**Set task**
Extract the data exactly, missing nothing.

--- BEGIN Collected material ---

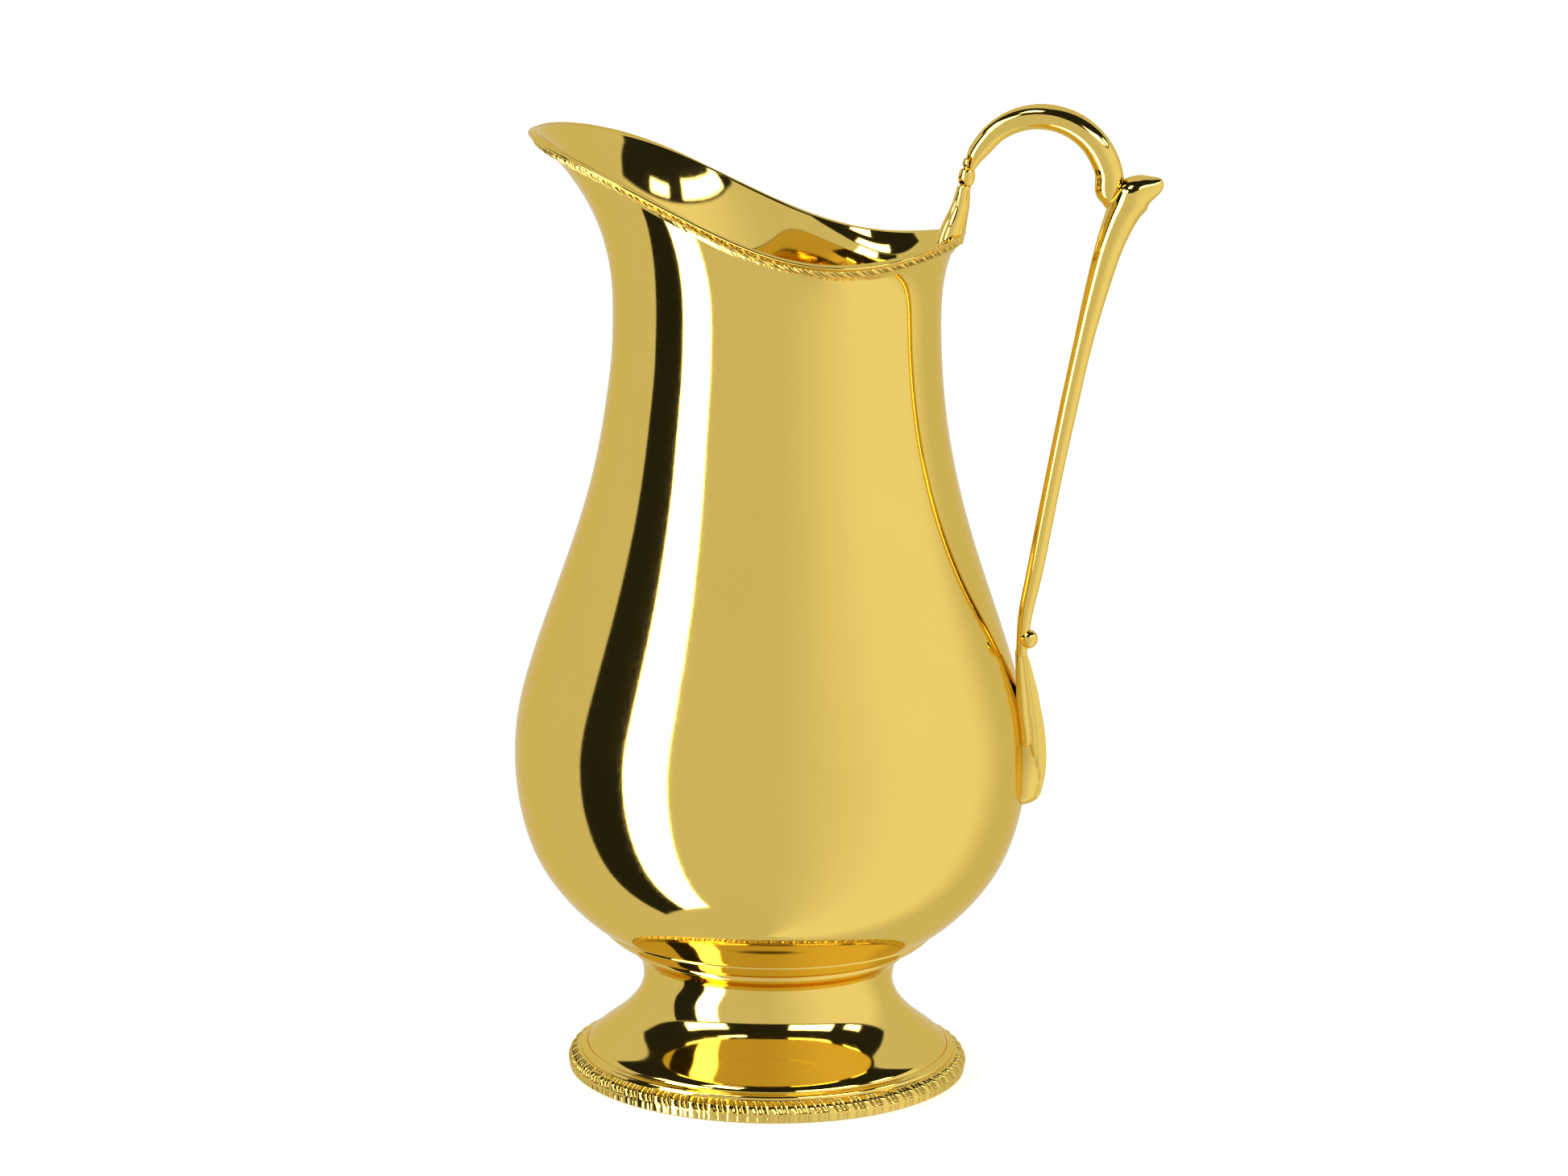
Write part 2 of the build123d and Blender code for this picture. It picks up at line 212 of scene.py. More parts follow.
def polished_gold(name, ripple, ripple_mm, roughness=0.045):
    """Polished gold plate: faint ripples, hairline wear and painted shade in the hollows."""
    material = bpy.data.materials.new(name)
    material.use_nodes = True
    nodes, links = material.node_tree.nodes, material.node_tree.links
    shader = nodes["Principled BSDF"]
    shader.inputs["Metallic"].default_value = 1.0
    shader.inputs["IOR"].default_value = 1.5
    shader.inputs["Specular Tint"].default_value = GOLD_AT_EDGES

    place = nodes.new("ShaderNodeTexCoord")
    cloud = nodes.new("ShaderNodeTexNoise")
    cloud.inputs["Scale"].default_value = CLOUD_SCALE
    cloud.inputs["Detail"].default_value = 3.0
    links.new(place.outputs["Object"], cloud.inputs["Vector"])

    tint = nodes.new("ShaderNodeMix")
    tint.data_type = "RGBA"
    tint.inputs["A"].default_value = (*GOLD, 1)
    tint.inputs["B"].default_value = (GOLD[0] * 0.97, GOLD[1] * 0.96, GOLD[2] * 0.93, 1)
    links.new(cloud.outputs["Fac"], tint.inputs["Factor"])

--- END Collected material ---

**Task solution**
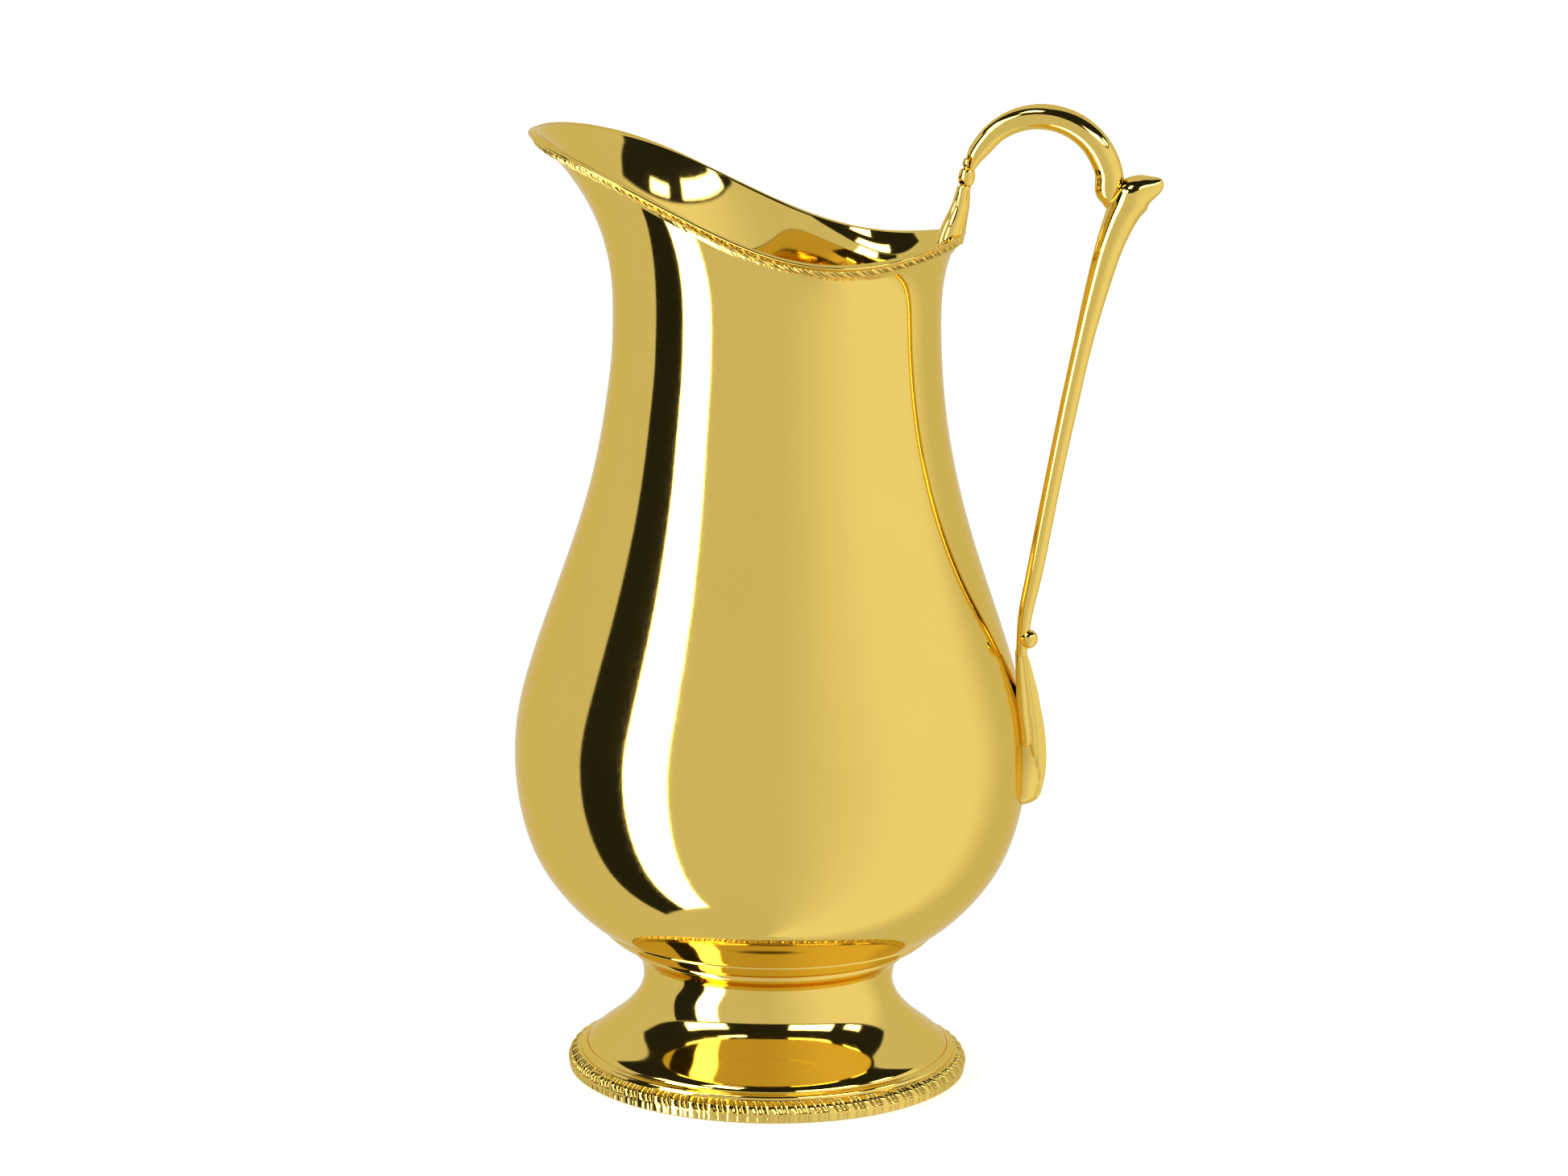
Write part 2 of the build123d and Blender code for this picture. It picks up at line 212 of scene.py. More parts follow.
def polished_gold(name, ripple, ripple_mm, roughness=0.045):
    """Polished gold plate: faint ripples, hairline wear and painted shade in the hollows."""
    material = bpy.data.materials.new(name)
    material.use_nodes = True
    nodes, links = material.node_tree.nodes, material.node_tree.links
    shader = nodes["Principled BSDF"]
    shader.inputs["Metallic"].default_value = 1.0
    shader.inputs["IOR"].default_value = 1.5
    shader.inputs["Specular Tint"].default_value = GOLD_AT_EDGES

    place = nodes.new("ShaderNodeTexCoord")
    cloud = nodes.new("ShaderNodeTexNoise")
    cloud.inputs["Scale"].default_value = CLOUD_SCALE
    cloud.inputs["Detail"].default_value = 3.0
    links.new(place.outputs["Object"], cloud.inputs["Vector"])

    tint = nodes.new("ShaderNodeMix")
    tint.data_type = "RGBA"
    tint.inputs["A"].default_value = (*GOLD, 1)
    tint.inputs["B"].default_value = (GOLD[0] * 0.97, GOLD[1] * 0.96, GOLD[2] * 0.93, 1)
    links.new(cloud.outputs["Fac"], tint.inputs["Factor"])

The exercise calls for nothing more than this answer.